**Directions for this task**
Write out, exactly as given, every line from the one holding "Vector(map(max, high, point))" to the one holding "return low, high", including both.

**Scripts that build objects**
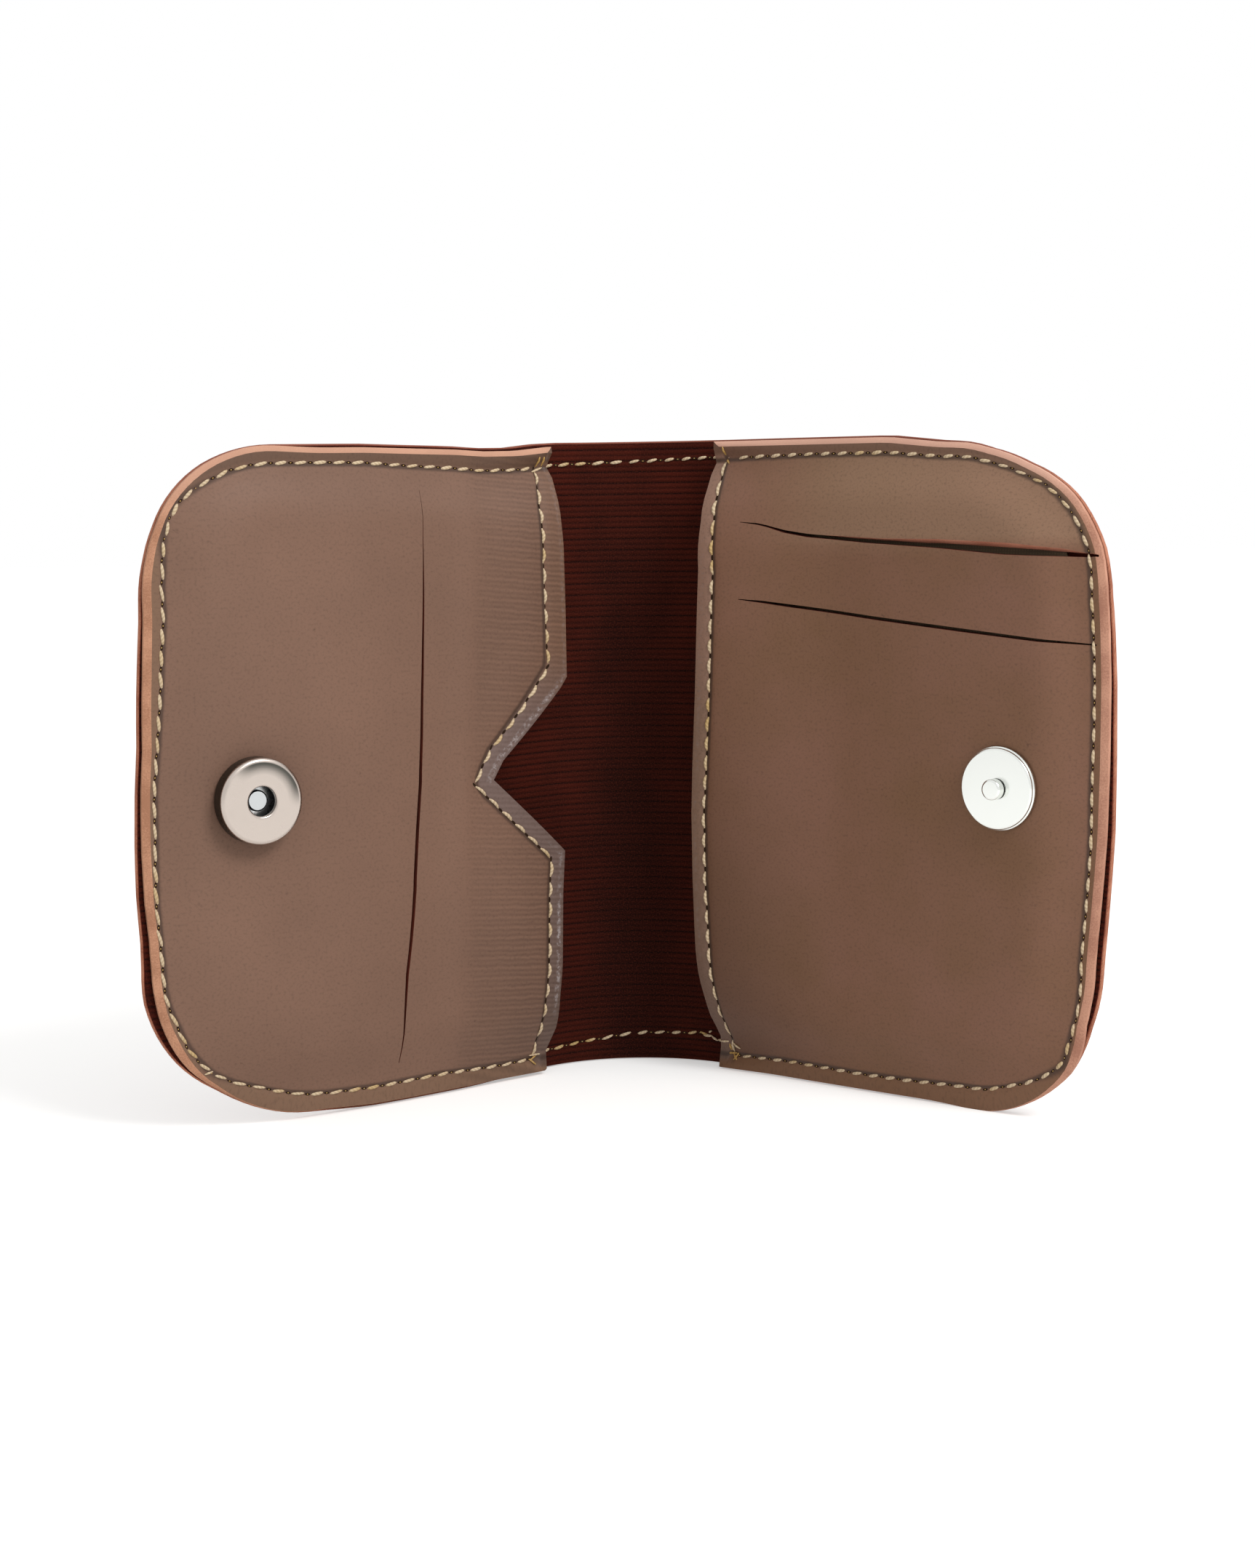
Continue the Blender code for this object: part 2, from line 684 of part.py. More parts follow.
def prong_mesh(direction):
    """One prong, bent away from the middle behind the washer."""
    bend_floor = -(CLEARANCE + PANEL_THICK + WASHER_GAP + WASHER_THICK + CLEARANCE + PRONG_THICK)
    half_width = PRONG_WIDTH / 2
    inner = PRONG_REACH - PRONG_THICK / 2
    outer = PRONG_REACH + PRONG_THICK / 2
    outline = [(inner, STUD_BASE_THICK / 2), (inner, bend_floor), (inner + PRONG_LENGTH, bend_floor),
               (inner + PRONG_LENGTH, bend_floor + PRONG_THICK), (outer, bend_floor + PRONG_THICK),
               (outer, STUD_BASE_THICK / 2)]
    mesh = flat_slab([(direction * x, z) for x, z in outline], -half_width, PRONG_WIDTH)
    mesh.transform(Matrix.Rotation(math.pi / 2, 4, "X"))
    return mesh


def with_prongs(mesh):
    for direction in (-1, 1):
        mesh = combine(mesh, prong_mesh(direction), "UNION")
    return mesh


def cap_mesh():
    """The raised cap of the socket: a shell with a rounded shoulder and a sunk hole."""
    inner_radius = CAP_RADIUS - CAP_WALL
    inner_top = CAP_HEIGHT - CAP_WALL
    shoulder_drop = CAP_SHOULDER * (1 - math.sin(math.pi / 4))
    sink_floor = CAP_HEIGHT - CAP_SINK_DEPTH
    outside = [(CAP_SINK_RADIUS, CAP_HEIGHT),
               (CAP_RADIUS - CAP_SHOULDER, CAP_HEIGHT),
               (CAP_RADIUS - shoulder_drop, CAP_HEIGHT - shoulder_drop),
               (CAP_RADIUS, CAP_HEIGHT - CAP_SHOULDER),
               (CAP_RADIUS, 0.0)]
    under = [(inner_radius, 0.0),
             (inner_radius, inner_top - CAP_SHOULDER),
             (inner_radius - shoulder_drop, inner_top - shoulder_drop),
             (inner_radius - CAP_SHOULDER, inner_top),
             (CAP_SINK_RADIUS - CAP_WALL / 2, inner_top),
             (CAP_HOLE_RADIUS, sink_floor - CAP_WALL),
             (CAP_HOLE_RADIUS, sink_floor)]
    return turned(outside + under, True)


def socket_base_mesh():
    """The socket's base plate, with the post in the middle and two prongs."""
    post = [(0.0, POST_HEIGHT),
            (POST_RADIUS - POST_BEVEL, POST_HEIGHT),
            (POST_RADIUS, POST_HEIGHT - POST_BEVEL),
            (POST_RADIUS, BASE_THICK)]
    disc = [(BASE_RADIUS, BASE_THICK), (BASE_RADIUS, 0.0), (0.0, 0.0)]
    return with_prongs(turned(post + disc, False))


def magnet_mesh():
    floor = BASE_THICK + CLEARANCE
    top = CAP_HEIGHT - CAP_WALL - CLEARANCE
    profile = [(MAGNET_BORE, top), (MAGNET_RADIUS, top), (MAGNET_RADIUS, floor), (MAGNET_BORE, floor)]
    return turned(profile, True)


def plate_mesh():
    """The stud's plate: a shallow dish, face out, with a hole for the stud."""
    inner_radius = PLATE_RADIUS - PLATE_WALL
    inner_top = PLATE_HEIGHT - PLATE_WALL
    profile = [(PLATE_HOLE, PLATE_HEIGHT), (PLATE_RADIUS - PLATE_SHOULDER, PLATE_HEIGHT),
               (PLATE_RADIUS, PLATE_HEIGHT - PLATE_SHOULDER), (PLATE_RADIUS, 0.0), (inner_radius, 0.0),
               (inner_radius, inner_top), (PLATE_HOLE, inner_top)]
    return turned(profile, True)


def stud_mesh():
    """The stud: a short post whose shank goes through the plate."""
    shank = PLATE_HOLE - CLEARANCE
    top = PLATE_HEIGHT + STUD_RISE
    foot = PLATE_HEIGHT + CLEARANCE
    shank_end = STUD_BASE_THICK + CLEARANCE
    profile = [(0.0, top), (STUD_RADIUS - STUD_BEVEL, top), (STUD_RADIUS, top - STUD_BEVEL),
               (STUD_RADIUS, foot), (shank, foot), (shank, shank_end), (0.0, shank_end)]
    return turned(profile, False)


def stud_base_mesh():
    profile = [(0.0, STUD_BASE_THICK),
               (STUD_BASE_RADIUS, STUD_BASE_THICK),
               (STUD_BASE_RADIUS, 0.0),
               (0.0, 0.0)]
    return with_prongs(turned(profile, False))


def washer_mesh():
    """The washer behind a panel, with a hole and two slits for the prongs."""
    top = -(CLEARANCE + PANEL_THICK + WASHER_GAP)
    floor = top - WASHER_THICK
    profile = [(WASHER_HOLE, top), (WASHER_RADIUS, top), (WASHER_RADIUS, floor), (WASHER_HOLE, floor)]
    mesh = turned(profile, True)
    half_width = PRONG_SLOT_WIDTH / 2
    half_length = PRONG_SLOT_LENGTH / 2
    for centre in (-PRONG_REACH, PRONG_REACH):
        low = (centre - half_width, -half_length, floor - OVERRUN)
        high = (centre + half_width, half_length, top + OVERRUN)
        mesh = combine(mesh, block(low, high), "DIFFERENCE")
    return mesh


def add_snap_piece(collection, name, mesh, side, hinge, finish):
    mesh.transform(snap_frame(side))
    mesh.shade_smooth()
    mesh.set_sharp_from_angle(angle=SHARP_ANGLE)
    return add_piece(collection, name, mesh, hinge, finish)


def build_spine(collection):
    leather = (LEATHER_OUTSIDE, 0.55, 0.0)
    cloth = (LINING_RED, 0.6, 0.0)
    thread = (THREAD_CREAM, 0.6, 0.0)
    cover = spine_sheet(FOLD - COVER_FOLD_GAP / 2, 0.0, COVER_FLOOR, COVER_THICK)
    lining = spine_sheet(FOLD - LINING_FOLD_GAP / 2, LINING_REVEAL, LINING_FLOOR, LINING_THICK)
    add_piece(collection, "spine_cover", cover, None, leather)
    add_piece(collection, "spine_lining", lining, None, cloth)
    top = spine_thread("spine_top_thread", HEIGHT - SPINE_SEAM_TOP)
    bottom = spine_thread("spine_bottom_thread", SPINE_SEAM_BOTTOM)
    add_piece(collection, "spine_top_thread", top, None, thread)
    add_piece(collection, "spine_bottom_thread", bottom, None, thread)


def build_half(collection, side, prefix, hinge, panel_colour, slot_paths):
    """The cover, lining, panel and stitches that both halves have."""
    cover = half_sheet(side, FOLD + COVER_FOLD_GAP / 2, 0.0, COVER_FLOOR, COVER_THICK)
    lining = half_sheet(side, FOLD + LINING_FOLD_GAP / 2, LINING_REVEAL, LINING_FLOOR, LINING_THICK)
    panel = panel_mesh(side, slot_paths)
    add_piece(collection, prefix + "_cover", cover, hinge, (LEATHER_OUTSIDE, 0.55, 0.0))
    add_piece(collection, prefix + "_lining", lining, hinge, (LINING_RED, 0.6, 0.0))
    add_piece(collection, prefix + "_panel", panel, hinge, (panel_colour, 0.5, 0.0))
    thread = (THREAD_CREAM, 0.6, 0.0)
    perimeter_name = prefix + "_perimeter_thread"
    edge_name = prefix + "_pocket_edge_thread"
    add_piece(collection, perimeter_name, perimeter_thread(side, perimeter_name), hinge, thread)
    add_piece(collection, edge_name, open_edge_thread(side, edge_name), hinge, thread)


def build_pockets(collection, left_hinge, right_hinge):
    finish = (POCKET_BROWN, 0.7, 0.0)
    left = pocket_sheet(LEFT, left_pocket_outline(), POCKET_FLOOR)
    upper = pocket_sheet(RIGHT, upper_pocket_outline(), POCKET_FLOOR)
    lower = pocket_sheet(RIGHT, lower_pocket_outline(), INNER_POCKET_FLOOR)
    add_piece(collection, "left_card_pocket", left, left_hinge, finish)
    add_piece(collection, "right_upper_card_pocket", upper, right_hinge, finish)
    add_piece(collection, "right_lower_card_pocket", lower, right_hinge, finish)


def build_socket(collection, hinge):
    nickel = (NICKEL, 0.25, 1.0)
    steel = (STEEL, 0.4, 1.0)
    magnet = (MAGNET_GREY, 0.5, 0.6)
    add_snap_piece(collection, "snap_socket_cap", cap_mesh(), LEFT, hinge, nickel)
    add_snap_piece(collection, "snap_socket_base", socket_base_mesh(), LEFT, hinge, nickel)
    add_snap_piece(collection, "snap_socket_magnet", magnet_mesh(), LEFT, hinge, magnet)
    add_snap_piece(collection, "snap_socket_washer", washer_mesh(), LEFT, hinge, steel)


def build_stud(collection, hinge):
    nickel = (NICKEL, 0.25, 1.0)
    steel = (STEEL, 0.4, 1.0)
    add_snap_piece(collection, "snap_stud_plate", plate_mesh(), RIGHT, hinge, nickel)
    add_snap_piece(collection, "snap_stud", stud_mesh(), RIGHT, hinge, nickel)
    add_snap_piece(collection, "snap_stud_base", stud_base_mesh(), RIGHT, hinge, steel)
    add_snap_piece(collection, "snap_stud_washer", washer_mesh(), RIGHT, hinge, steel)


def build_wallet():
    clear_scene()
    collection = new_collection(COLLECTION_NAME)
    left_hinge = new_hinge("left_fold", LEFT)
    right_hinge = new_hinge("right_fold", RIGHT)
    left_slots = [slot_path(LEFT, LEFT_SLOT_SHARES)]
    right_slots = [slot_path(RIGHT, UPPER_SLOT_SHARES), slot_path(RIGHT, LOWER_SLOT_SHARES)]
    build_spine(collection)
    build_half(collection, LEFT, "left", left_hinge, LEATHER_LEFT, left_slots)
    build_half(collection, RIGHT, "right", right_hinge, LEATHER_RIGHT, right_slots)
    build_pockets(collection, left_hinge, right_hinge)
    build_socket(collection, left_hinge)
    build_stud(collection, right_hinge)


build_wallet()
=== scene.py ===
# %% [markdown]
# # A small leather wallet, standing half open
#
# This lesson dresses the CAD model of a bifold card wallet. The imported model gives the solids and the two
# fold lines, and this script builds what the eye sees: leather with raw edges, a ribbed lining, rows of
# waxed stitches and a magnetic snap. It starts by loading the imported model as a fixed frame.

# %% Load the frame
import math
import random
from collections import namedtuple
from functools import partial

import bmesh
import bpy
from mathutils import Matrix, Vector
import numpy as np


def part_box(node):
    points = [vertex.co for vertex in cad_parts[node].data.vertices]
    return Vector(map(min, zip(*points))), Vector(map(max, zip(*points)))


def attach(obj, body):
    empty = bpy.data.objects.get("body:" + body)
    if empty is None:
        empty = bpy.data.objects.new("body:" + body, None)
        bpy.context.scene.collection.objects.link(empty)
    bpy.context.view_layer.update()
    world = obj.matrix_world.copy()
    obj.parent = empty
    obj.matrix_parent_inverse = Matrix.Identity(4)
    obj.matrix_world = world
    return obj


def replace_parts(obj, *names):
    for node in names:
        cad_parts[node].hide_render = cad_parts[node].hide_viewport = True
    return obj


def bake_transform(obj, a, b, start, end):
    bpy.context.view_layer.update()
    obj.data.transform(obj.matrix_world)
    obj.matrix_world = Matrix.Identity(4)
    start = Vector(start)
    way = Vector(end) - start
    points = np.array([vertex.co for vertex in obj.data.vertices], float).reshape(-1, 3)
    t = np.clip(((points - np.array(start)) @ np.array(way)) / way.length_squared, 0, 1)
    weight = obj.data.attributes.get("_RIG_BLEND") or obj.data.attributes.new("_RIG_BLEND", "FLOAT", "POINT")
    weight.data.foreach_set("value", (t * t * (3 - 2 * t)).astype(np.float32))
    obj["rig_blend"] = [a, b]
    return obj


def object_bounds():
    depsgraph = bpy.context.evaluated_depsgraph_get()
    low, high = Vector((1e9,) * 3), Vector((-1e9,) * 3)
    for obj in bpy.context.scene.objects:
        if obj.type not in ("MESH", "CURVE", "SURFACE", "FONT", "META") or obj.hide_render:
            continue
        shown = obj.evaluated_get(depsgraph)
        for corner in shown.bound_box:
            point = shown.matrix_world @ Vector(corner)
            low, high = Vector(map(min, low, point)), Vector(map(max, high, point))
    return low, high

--

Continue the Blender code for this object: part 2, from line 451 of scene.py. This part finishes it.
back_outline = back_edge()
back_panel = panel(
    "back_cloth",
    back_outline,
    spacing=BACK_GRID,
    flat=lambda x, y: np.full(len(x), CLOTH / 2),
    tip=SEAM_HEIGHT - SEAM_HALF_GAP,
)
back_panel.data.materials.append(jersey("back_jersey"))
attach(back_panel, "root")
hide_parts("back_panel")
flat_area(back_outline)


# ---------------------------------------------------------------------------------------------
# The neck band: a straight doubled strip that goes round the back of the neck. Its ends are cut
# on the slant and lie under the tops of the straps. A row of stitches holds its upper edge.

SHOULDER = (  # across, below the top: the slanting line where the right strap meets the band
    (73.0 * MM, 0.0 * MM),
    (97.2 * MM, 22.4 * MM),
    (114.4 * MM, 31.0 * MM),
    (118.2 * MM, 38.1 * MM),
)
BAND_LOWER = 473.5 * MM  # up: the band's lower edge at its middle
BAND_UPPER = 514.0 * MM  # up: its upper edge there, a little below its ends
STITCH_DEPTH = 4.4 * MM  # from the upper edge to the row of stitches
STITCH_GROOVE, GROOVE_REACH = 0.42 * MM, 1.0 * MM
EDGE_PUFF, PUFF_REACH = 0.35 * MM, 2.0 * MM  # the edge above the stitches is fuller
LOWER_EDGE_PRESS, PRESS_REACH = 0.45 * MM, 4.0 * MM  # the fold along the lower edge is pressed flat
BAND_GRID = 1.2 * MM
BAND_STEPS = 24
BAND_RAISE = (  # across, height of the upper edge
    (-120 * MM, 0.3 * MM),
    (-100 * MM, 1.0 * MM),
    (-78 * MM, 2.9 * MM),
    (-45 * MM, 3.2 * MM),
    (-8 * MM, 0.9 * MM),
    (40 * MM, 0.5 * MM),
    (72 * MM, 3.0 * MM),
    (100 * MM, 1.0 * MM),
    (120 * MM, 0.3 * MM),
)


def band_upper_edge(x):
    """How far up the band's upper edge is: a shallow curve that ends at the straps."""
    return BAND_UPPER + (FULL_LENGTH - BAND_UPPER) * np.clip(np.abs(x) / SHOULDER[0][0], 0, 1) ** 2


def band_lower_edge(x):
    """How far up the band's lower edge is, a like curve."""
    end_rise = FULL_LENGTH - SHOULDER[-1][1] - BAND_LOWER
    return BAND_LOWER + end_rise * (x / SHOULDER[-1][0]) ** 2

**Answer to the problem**
            low, high = Vector(map(min, low, point)), Vector(map(max, high, point))
    return low, high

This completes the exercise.